Cities and towns across the country are gearing up for budget cuts because of prolonged COVID-19 shutdowns, but that isn’t true in Zephyrhills.
Zephyrhills City Manager Billy Poe said the city is in good enough shape financially to handle any lingering effects of the shutdown for the rest of this fiscal year, and for next fiscal year, too.
He provided that reassuring news to city council members at their regular meeting on June 8.
Although state revenues shared with local governments could be reduced by 50% for the months of April, May and June, Poe said that’s “not a super larger part” of the city’s roughly $66 million budget.
The city had larger-than-anticipated revenues at the beginning of the year, which helps to offset lower state revenues, Poe said.
He also noted that some big-ticket purchase items came in under budget.
Plus, the city has flexibility to slow down some city projects that are less critical, he said.

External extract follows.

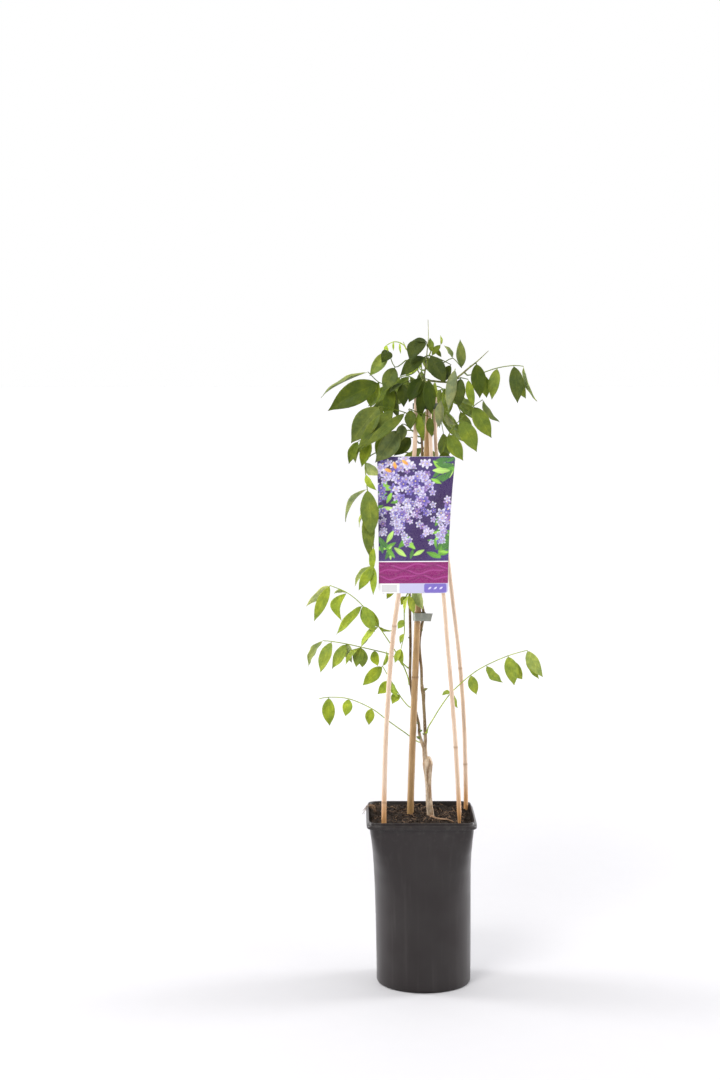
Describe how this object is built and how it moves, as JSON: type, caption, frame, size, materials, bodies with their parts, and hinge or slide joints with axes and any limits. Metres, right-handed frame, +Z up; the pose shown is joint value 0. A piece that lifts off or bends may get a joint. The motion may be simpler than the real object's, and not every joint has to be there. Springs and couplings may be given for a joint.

“Talking to the finance director I think we’re going to be OK,” the city manager told the council. “There’s some money that we can move around, so there will be a decrease, but I think we’re going to be OK,” Poe said.
Meanwhile, as the city prepares its 2020-21 fiscal year budget, Poe has directed city department heads “to really hold the line” when prioritizing needs and projects.
Besides the negative revenue impacts caused by COVID-19, the city also is facing higher health care and retirement costs for next fiscal year.
The millage rate will be set during the first week in July. The city will hold two public hearings on its budget, which must be adopted by Oct. 1.
On the upside, the city manager noted a preliminary estimate from the Pasco County Property Appraiser’s Office shows the taxable value of the city up about $42 million, with $35.7 million in new construction value.
“What it’ll do is offset some of those reductions from the state, those lost revenues as a result of COVID-19,” said Poe.
Council swearing-in, reorganization
Like other government organizations, the COVID-19 pandemic forced the Zephyrhills City Council to hold virtual call-in meetings over the past two months or so.
That all changed June 8, when council members gathered inside the Zephyrhills City Hall chambers, for the first time since March 23.
The move came at an appropriate time, as City Clerk Lori Hillman administered the oath of office to Mayor Gene Whitfield and Councilman Alan Knight, who retained their seats since being declared elected unopposed.
Whitfield has held the mayor chair since 2014, when Danny Burgess resigned to run as the area’s state representative in Tallahassee. Whitfield has owned Whitfield Funeral Home in Zephyrhills the past 25 years. He also is former director of The Greater Zephyrhills Chamber of Commerce.
Knight, first elected to Council Seat 2 in 2014, is a retired educator who’s worked mainly in Pasco County Schools as a teacher, coach and administrator.
The swearing-in ceremony also coincided with some council reorganization, which happens each year.
Council Vice President Charlie Proctor was elevated to the role of council president, taking over for Councilman Ken Burgess. Councilwoman Jodi Wilkeson was appointed council vice president.
As council president, Proctor will be responsible for signing official city documents and chairing council meetings, otherwise serving as the leading voice in business agenda items. He last served as council president in 2014.
Proctor commended Burgess.
Said Proctor, “First of all, I would like to thank former Council President Ken Burgess for doing an amazing job this past year. We really had a rough year, a lot of tough decisions we had to make as a council. Not only that, we had to go through this virus that had us meet online, and it was very difficult, and I think Council President Burgess did an amazing job, along with our staff.”
Liaison appointments were decided, too. Burgess was chosen to sit on the Pasco County Tourist Development Council (TDC), in addition to serving as an officer with The Greater Zephyrhills Chamber of Commerce. Other roles remained in place — Proctor serving on the Ridge League of Cities; Wilkeson on Main Street Zephyrhills; and Councilman Lance Smith on the Pasco County Metropolitan Planning Organization (MPO), with the mayor serving as an alternate.
The council also:
• Approved the last plat for Silverado Ranch subdivision, otherwise known as Phases 10B and 11C, situated on the northern boundary of the development
• Accepted an $85,000 facilities grant United States Tennis Center (USTA), for costs related to the Sarah Vande Berg Tennis & Wellbeing Center, 6585 Simons Road, Zephyrhills. The nearly $5 million project is slated to open in July and will include 11 tennis courts, eight pickleball courts and four padel courts, among other features.
• Passed a second reading ordinance and public hearing consenting to the inclusion of the city’s boundaries into the Pasco County Municipal Service Taxing Unit (MSTU) for fire rescue services.